START Data section
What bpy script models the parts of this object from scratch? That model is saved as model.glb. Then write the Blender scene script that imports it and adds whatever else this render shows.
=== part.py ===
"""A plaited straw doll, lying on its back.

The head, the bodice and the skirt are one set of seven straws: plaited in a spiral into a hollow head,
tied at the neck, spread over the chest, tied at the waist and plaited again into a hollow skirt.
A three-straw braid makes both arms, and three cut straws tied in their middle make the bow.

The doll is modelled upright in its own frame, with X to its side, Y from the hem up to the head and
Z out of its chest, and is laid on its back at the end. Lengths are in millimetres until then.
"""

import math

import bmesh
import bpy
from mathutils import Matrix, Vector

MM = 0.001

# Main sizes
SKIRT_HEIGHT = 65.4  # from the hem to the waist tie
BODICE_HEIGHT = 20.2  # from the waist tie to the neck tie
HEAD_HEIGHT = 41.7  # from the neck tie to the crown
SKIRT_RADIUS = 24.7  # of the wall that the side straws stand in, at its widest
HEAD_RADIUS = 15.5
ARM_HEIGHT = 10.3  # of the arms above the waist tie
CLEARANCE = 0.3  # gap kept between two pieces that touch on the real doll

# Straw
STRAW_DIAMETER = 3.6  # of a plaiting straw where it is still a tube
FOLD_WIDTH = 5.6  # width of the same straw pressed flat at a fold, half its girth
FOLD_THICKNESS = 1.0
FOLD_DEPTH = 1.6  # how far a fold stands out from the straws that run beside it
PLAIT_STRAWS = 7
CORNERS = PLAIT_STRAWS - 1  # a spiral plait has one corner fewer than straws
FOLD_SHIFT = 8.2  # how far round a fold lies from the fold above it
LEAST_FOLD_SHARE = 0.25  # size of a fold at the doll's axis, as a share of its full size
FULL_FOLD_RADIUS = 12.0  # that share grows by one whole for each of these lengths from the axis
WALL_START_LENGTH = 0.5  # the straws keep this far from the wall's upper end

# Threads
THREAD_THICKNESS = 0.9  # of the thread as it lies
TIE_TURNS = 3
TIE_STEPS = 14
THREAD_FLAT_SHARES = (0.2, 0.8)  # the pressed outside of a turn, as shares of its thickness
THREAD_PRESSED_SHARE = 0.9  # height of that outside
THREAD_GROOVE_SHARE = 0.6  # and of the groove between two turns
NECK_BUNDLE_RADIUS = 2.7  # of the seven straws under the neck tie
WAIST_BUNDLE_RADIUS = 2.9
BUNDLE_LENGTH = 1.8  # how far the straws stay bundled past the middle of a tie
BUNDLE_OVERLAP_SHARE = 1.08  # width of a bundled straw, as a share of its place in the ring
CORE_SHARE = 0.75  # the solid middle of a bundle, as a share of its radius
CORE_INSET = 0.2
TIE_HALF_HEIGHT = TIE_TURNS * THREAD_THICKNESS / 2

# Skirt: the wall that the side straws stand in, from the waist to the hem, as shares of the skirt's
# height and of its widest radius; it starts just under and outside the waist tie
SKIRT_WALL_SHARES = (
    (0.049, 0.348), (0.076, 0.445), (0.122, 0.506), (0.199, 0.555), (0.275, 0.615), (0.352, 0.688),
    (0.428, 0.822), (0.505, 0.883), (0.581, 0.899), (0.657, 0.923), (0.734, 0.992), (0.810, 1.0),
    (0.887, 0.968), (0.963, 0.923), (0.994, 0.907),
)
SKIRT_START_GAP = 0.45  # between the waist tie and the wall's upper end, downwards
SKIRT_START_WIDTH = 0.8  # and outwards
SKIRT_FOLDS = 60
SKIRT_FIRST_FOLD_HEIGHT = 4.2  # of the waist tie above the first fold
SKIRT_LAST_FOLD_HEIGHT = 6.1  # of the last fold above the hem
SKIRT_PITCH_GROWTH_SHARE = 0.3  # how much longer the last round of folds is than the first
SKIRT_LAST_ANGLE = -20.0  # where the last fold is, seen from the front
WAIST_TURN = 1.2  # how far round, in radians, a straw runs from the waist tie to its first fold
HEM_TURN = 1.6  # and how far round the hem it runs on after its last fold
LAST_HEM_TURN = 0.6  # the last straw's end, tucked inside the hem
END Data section
• [What the task asks]:
Where does the word "this" appear in the listing? List each line that holds it.

• [Correct answer]:
What bpy script models the parts of this object from scratch? That model is saved as model.glb. Then write the Blender scene script that imports it and adds whatever else this render shows.
WALL_START_LENGTH = 0.5  # the straws keep this far from the wall's upper end